Private-Private: Yours may not be an especially deep friendship, but the two of you are definitely comfortable together -- you're on the same communication wavelength. "The less disclosure the better" is your mutual motto. If you're close, it's probably because you have a shared history or have important interests in common. But most likely, yours is more of a casual friendship. While neither of you is itching for lots of sharing and caring from the other, if you want to get closer, it's time to test your trust and open up.
Private-Listener: Listener and Private are pretty incompatible when it comes to in-depth communication, but that doesn't mean you don't have plenty of other reasons for being buddies. Just because you two aren't spilling your juiciest stories and secrets doesn't mean your friendship is lacking. There are friends you tell all to, others you tell intimacies to selectively, and still others with whom you share very little emotionally and instead share hobbies and activities. That said, while friends should respect each other's privacy, willingness to share, especially to share personal information about oneself, is a basic feature of friendship, says Florence Isaacs, author of Toxic Friends, True Friends: How Your Friends Can Make or Break Your Health, Happiness, Family, and Career. So it may be time for the two of you to test your trust and disclose more.
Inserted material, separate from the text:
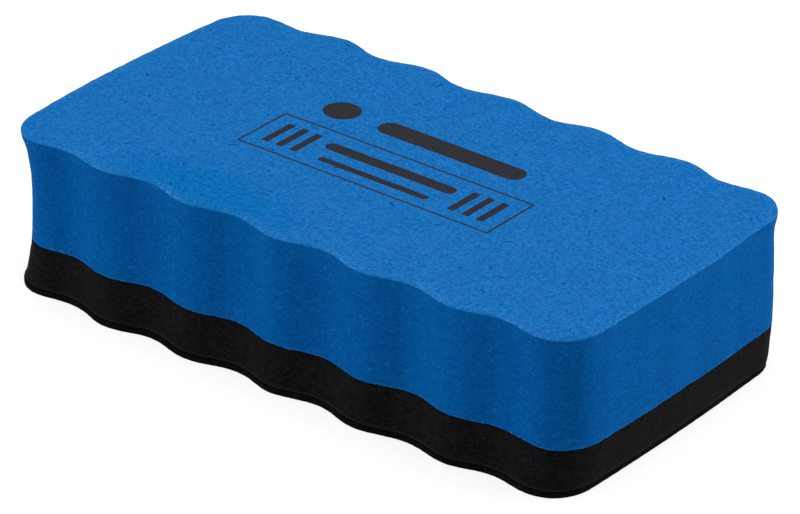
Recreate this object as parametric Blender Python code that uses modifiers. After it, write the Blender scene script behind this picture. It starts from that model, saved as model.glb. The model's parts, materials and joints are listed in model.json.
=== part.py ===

Private-Reliable Advisor: What a frustrating friendship -- for the Reliable Advisor anyway. Most likely, the Reliable Advisor will be frustrated and even annoyed by the lack of shared intimacies from the Private (offering advice is the Reliable Advisor's specialty and a great source of her self-esteem as well). Your only hope for continued friendship is that you share hobbies and activities instead of juicy secrets. With common interests to keep you close, you may just make it.
Private-Chatterbox: Just because the Chatterbox is ready to chat just about anytime doesn't mean Private is too. Chatterbox must respect Private's, well, privacy. It's also important for Chatterbox to look out for Private's feelings and be careful not to intrude or force intimate conversation Private isn't ready for. If that leaves Chatterbox feeling frustrated and left out in the cold, that could spell the end of the friendship. For her part, Private may want to test the friendship by confiding an unimportant secret and see whether it is kept or spread around by Chatterbox, advises Jan Yager, Ph.D., author of Friendshifts: The Power of Friendship and How It Shapes Our Lives.